According to the American Heritage Dictionary, the phrase "boys will be boys" was first used in English in 1589, where it was used to indicate an expectation that boys (and men) will behave badly — the phrase implies that there is some inherent aspect of maleness that causes men to act out in aggressive or improper ways, and that the best course of action is just to blow it off. Over 400 years after its initial usage, our understanding of masculinity seems to have deepened very little, because in 2016 alone, plenty of people invoked this idea while speaking about men who had done awful things.

Earlier this year, the spectre of "boys will be boys" was evoked during the Brock Turner assault case — in which Turner's father infamously lamented how his son was being punished for "20 minutes of action" and a number of people involved seemed more concerned with Turner's future than his victim. The concept also came up during this summer's Rio Olympics, when gold medal-winning U.S. swimmer Ryan Lochte and several team mates claimed that they had been robbed while heading home from a club; when their story began to unravel, the International Olympic Committee's Mario Andrada commented, “We have to understand that these kids came here to have fun...Let’s give these kids a break. Sometimes you make decisions that you later regret. They had fun, they made a mistake, life goes on.” The phrase was also used by one writer to defend an Australian Facebook group called "Bloke Advice," which captured headlines in the country due to posts that seemed to imply that posters were bragging about engaging in sexual assault.

Widen the scope into even the recent past, and the picture goes from awful to horrifying: a 2014 investigation into how rape cases were being handled by the justice system in Montana found that the mother of one five-year-old rape victim was told that "boys will be boys" when she asked about her daughter's assailant, a teenager who received a distressingly light sentence of community service; in that same year, the rape and murder of two women in India's Uttar Pradesh led Mulayam Singh Yadav, head of the Samajwadi Party, that area's governing party, to comment that “Boys will be boys. They make mistakes.”

These actions — from lying and making misogynistic social media posts, to engaging in sexual assault and murder — may at first seem to have no connection. But the idea inherent in "boys will be boys" — that carelessly hurting others, especially women, is part of a man's life, and that we're being unrealistic if we ask men to change or expect them not to act that way in the first place — unites them.

These ideas shape how our culture raises boys, and how women see the actions of men — including men who sexually assault them.
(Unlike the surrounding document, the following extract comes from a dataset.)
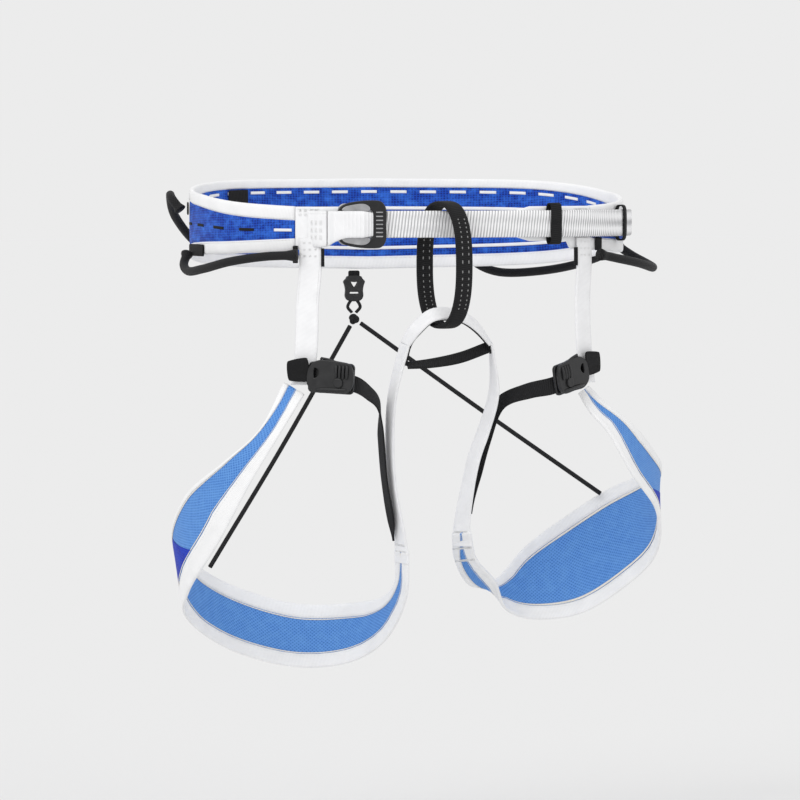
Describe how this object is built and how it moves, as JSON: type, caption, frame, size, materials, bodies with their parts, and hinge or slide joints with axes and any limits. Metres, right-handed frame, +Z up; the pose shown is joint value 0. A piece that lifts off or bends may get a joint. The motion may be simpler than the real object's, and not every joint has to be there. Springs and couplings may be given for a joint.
{
  "type": "climbing harness",
  "caption": "Soft climbing harness with padded waist belt, double-back buckle, belay loop, adjustable leg loops, gear loops and an elastic rear suspension.",
  "frame": {"origin": "middle of the waist opening, halfway up the belt", "axes": "+Z up the wearer's body, -Y the way the wearer faces, -X the wearer's right"},
  "size_m": [0.3792, 0.277, 0.3724],
  "materials": {
    "belt_mesh": "open royal blue mesh",
    "leg_mesh": "light blue laminated mesh",
    "white_binding": "matt white woven edge",
    "white_webbing": "ribbed white webbing",
    "black_webbing": "matt black webbing",
    "black_cord": "braided black elastic",
    "black_plastic": "satin moulded plastic",
    "gear_loop_tube": "matt covered tube",
    "black_buckle_metal": "black anodised",
    "grey_buckle_metal": "grey anodised"
  },
  "bodies": {
    "belt": {"waist_mesh_panel": "belt_mesh", "waist_lower_binding": "white_binding", "waist_upper_binding": "white_binding", "inner_seam_tape_upper": "white_binding", "inner_seam_tape_lower": "white_binding", "blank_inner_label": "black_webbing", "right_front_patch": "white_webbing", "left_front_patch": "white_webbing", "belt_webbing": "white_webbing", "belt_webbing_tail": "white_webbing", "buckle_anchor_webbing": "white_webbing", "waist_buckle_plate": "grey_buckle_metal", "right_riser": "white_webbing", "left_riser": "white_webbing", "leg_bridge": "white_webbing", "leg_bridge_lining": "black_webbing", "bridge_cross_strap": "black_webbing", "rear_clip_tab": "black_webbing", "front_right_gear_loop_front_tab": "black_webbing", "front_right_gear_loop_back_tab": "black_webbing", "front_left_gear_loop_front_tab": "black_webbing", "front_left_gear_loop_back_tab": "black_webbing", "rear_right_gear_loop_front_tab": "black_webbing", "rear_right_gear_loop_back_tab": "black_webbing", "rear_left_gear_loop_front_tab": "black_webbing", "rear_left_gear_loop_back_tab": "black_webbing"},
    "waist_buckle": {"waist_buckle_frame": "black_buckle_metal"},
    "front_keeper_body": {"front_keeper": "black_webbing"},
    "side_keeper_body": {"side_keeper": "black_webbing"},
    "belay_loop_body": {"belay_loop": "black_webbing"},
    "right_leg": {"right_leg_panel": "leg_mesh", "right_leg_lower_binding": "white_binding", "right_leg_upper_binding": "white_binding", "right_inner_thigh_strap": "white_webbing", "right_adjuster_strap": "black_webbing", "right_leg_buckle_frame": "black_plastic", "right_leg_buckle_webbing": "black_webbing", "right_elastic_cord": "black_cord"},
    "right_leg_hook": {"right_leg_buckle_hook": "black_plastic"},
    "left_leg": {"left_leg_panel": "leg_mesh", "left_leg_lower_binding": "white_binding", "left_leg_upper_binding": "white_binding", "left_inner_thigh_strap": "white_webbing", "left_adjuster_strap": "black_webbing", "left_leg_buckle_frame": "black_plastic", "left_leg_buckle_webbing": "black_webbing", "left_elastic_cord": "black_cord"},
    "left_leg_hook": {"left_leg_buckle_hook": "black_plastic"},
    "rear_clip_body": {"rear_clip": "black_plastic", "suspension_cord_loop": "black_cord", "suspension_knot": "black_cord"},
    "front_right_gear_loop_body": {"front_right_gear_loop": "gear_loop_tube"},
    "front_left_gear_loop_body": {"front_left_gear_loop": "gear_loop_tube"},
    "rear_right_gear_loop_body": {"rear_right_gear_loop": "gear_loop_tube"},
    "rear_left_gear_loop_body": {"rear_left_gear_loop": "gear_loop_tube"}
  },
  "joints": [
    {"name": "waist_buckle_tilt", "type": "hinge", "parent": "belt", "child": "waist_buckle", "pos_m": [-0.088, -0.1276, 0.0015], "axis": [0, 0, -1], "range_deg": [0, 20]},
    {"name": "front_keeper_slide", "type": "slide", "parent": "belt", "child": "front_keeper_body", "axis": [0.9532, 0.3023, 0], "range_m": [-0.006, 0.006]},
    {"name": "side_keeper_slide", "type": "slide", "parent": "belt", "child": "side_keeper_body", "axis": [0.5973, 0.802, 0], "range_m": [-0.003, 0.003]},
    {"name": "belay_loop_turn", "type": "hinge", "parent": "belt", "child": "belay_loop_body", "pos_m": [-0.008, -0.134, -0.028], "axis": [0, 0, 1], "range_deg": [-7, 3]},
    {"name": "right_leg_swing", "type": "hinge", "parent": "belt", "child": "right_leg", "pos_m": [0, -0.114, -0.09], "axis": [1, 0, 0], "range_deg": [-20, 12], "stiffness_Nm_per_rad": 1, "springref_deg": 1.06, "deforming": ["right_elastic_cord"]},
    {"name": "right_leg_buckle_release", "type": "hinge", "parent": "right_leg", "child": "right_leg_hook", "pos_m": [-0.1079, -0.1185, -0.1132], "axis": [-0.0429, 0.03, -0.9986], "range_deg": [0, 35]},
    {"name": "left_leg_swing", "type": "hinge", "parent": "belt", "child": "left_leg", "pos_m": [0, -0.114, -0.09], "axis": [1, 0, 0], "range_deg": [-20, 12], "stiffness_Nm_per_rad": 1, "springref_deg": 0.65, "deforming": ["left_elastic_cord"]},
    {"name": "left_leg_buckle_release", "type": "hinge", "parent": "left_leg", "child": "left_leg_hook", "pos_m": [0.1077, -0.1176, -0.1107], "axis": [-0.1703, -0.1193, 0.9781], "range_deg": [0, 35]},
    {"name": "rear_clip_swing", "type": "hinge", "parent": "belt", "child": "rear_clip_body", "pos_m": [-0.012, 0.101, -0.0423], "axis": [1, 0, 0], "range_deg": [-6, 6]},
    {"name": "front_right_gear_loop_swing", "type": "hinge", "parent": "belt", "child": "front_right_gear_loop_body", "pos_m": [-0.121, -0.109, -0.022], "axis": [-0.396, 0.9174, 0.0392], "range_deg": [-8, 25], "stiffness_Nm_per_rad": 0.02, "springref_deg": 2.46},
    {"name": "front_left_gear_loop_swing", "type": "hinge", "parent": "belt", "child": "front_left_gear_loop_body", "pos_m": [0.121, -0.109, -0.022], "axis": [-0.396, -0.9174, -0.0392], "range_deg": [-8, 25], "stiffness_Nm_per_rad": 0.02, "springref_deg": 3.61},
    {"name": "rear_right_gear_loop_swing", "type": "hinge", "parent": "belt", "child": "rear_right_gear_loop_body", "pos_m": [-0.1705, 0.022, 0.011], "axis": [0.6722, 0.6916, -0.2642], "range_deg": [-8, 25], "stiffness_Nm_per_rad": 0.02, "springref_deg": 3.9},
    {"name": "rear_left_gear_loop_swing", "type": "hinge", "parent": "belt", "child": "rear_left_gear_loop_body", "pos_m": [0.171, 0.026, -0.008], "axis": [0.7152, -0.687, 0.1286], "range_deg": [-8, 25], "stiffness_Nm_per_rad": 0.02, "springref_deg": 3.44}
  ]
}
A 2009 study, published in the journal Violence Against Women, found that, after surveying 944 narratives written by female survivors of sexual assault as part of the National Crime Victimization Survey, one in five survivors justified their attack, typically "by drawing on social vocabularies that suggest male sexual aggression is natural, normal within dating relationships, or the victim's fault."

Trump claimed that his comments were "just words." But there's no such thing as "just words." Words are how we communicate ideas — including ideas about who is worthy of respect, and what our standards of behavior are. I'd never say that a sexist comment is somehow equivalent to actual violence — but I do think that they reinforce each other, creating a vision of a world where boys are boys, and women are...well, nothing.